In fact, “how tricky and how difficult and how strange it was to write that poem because it was not behaving right at all. It was doing all the wrong things,” Lieberman said. “But it was so important to me that I had to keep pushing along even though I knew it was not going to work.”

It was as if he was writing two different poems, he said.

“It felt as though they should remain separate, but they kept insisting on intercepting each other, crisscrossing, and I didn’t know why.”

At some point, he made a discovery: “whatever it was that I was struggling to do in the poem, or trying to find, couldn’t happen, because the poem ended before I got there. Luckily, I decided to let the poem decide for itself where it wanted to go and where it wanted to end, instead of pushing it with my will toward the goal I had originally set for it. It was as if the images in the poem finally created the meaning that I couldn’t find in an intellectual way.”

In addition to starring in this volume, “Carib’s Leap” also is included in the just-published “The Hopwood Awards: 75 Year of Prized Writing,” an anthology of work by former Hopwood Award-winning students at the University of Michigan. The poem also will appear in a second anthology – “Deep Travel: Contemporary American Poets Abroad” – to be published by the new Ninebark Press early next year.

The South Carolina Review recently featured Lieberman’s long new poem, “The Illimitable Line: Lessons of the Wax Pen.” In the same issue, James Ballowe celebrates Lieberman in the opening essay, “The Reinventions of Laurence Lieberman.”

Lieberman continues to write poetry because he’s “in love with the process,” he said. His work as an artist, he conceded, “is a search for my soul.”

“I think that any artist becomes committed to discovering his or her mythology, and often I have felt like I’m cheating a little bit because I’m trespassing on the mythology, if you will, of cultures that are not mine – the cultures of various Caribbean nations that I’ve been visiting one after another. And yet, in some secret indefensible way, I feel that I’m connecting with my compatriots in spirit.”
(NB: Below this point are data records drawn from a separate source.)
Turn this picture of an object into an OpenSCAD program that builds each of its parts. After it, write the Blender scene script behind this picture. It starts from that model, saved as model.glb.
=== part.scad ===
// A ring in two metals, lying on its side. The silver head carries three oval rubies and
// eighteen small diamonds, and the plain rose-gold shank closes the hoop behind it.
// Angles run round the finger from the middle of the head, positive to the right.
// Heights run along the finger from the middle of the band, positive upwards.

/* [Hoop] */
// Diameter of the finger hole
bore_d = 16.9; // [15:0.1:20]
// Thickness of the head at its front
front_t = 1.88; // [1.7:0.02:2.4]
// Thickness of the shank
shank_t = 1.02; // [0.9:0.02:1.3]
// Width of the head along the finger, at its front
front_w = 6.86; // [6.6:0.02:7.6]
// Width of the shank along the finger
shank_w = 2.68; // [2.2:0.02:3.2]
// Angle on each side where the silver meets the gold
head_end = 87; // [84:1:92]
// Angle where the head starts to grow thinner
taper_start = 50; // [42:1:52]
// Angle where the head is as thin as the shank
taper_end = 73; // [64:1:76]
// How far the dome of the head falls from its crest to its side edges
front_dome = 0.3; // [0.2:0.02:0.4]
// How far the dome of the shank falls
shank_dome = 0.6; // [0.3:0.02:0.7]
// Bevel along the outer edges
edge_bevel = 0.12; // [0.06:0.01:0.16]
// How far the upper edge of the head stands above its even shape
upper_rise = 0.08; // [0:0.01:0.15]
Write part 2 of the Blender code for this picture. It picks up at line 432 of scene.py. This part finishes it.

Lieberman said he will continue writing about aspects of the Caribbean. He is working on a series of poems based on his many conversations about myths and legends with former chiefs at the Carib Indian Reserve on Dominica.

The poet also will continue sharing his work with “the audience I feel is with me.”

“I think most of us who have been artists for a while have a handful of people out there, very few maybe, who we feel have been following us every inch of the way, so to speak, and will know if we’re still taking risks.

“We want to always be finding new thresholds, challenging ourselves to go beyond where we’ve been, so that we’re not just falling into a lackadaisical self-imitation.”